● GIVEN TASK: Spot every line with the word "object" and return it.

● DATASET ROWS:
---*---

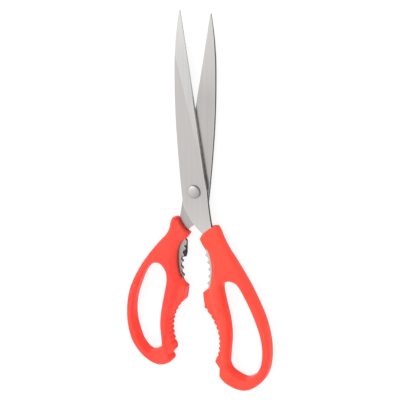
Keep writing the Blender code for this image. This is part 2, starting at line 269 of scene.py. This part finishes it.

---*---

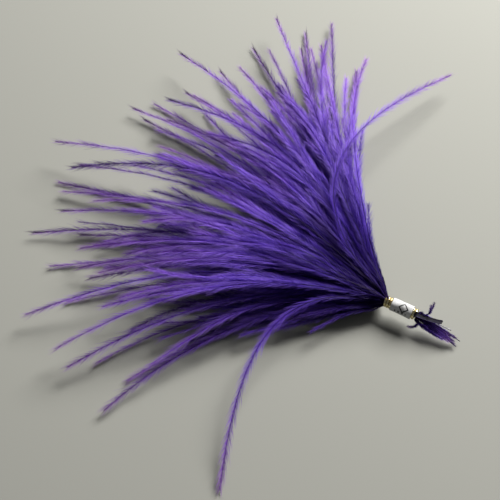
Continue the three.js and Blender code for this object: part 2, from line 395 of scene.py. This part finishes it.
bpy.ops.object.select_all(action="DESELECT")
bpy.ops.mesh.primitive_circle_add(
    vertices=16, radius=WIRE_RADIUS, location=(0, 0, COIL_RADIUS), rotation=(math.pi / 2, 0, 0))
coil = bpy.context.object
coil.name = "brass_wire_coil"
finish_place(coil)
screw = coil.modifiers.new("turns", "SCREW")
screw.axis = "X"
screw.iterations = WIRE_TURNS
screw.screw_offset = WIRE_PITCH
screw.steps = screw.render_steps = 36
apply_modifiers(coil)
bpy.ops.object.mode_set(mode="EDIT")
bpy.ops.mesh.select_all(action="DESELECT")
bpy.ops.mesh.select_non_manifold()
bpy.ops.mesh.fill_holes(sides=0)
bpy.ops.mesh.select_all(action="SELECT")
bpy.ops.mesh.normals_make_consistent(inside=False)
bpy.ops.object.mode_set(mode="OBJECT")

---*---

● ANSWER TO THIS TASK:
Continue the three.js and Blender code for this object: part 2, from line 395 of scene.py. This part finishes it.
bpy.ops.object.select_all(action="DESELECT")
coil = bpy.context.object
bpy.ops.object.mode_set(mode="EDIT")
bpy.ops.object.mode_set(mode="OBJECT")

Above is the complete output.